Similar story: I had to do some maintenance on a very old Tomcat installation which has been up and running for years. A few seconds restart, Tomcat exploded in midair. It turned out that he was eagerly trying to validate some taglib descriptors, and java.sun.com was down at the moment. Really scaring.

Fabrizio: I know the right solution is to cache the DTDs. Tell the Xalan folks! They should have an option for specifying a cache directory. As far as I can tell, the Xalan way for a local cache is to implement a resolver in Java, put it onto the class path, and pass the class name with the -URIRESOLVER command line option. That's when I decided to cut my losses and use Scala.
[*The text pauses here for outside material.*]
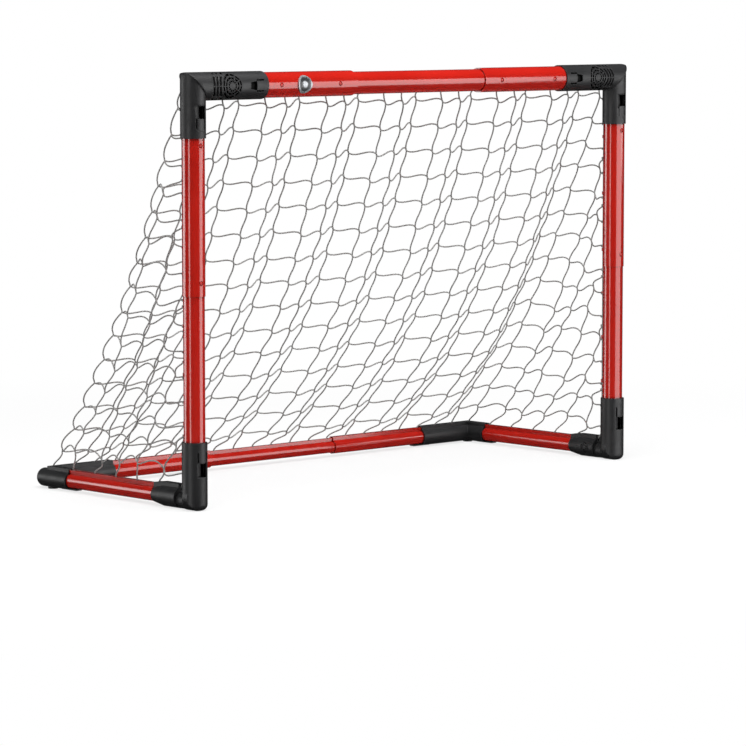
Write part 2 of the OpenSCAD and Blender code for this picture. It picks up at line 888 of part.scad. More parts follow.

But couldln't you just install the other parser in Java too? Or is it made for Scala only? In any case, this is scary and I'm not thinking of Java. It's that we are getting used to architectures where everything is distributed and available on demand, while forgetting that the network can fail; so, we are introducing failure points everywhere. BTW, this kind of error could be easily induced by a DoS attack against the W3C. The proper solution is to have local caches.